8. ‘Hope in the Dark: Untold Histories, Wild Possibilities’ by Rebecca Solnit
Rebecca Solnit has been a seriously outspoken critic of the president-elect, and we love her for it. A writer who has an impressive history of activism as well, Solnit has dedicated herself to everything from environmentalism to feminism — and now is a great time to revisit her 2005 title Hope in the Dark: Untold Histories, Wild Possibilities, which focuses on the positive consequences of our work towards social justice, even if those successful results aren’t immediately evident.

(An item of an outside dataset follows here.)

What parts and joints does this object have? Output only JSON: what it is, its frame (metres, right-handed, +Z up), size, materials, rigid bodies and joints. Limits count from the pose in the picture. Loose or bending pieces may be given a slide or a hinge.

9. ‘Our Revolution: A Future to Believe In’ by Bernie Sanders
Whether or not you were feelin' the Bern throughout the election season, there's no denying that we need the thoughtful, powerful words of Bernie Sanders right now. Our Revolution: A Future to Believe In takes readers behind the scenes of Sanders’s presidential campaign and shares his continued vision for political revolution, progressive economics, environmental justice, racial and social equality, and healthcare for all. This book will remind you that there are still tons of people out in the world working for the greater good, and that now — more than ever — losing hope is not an option.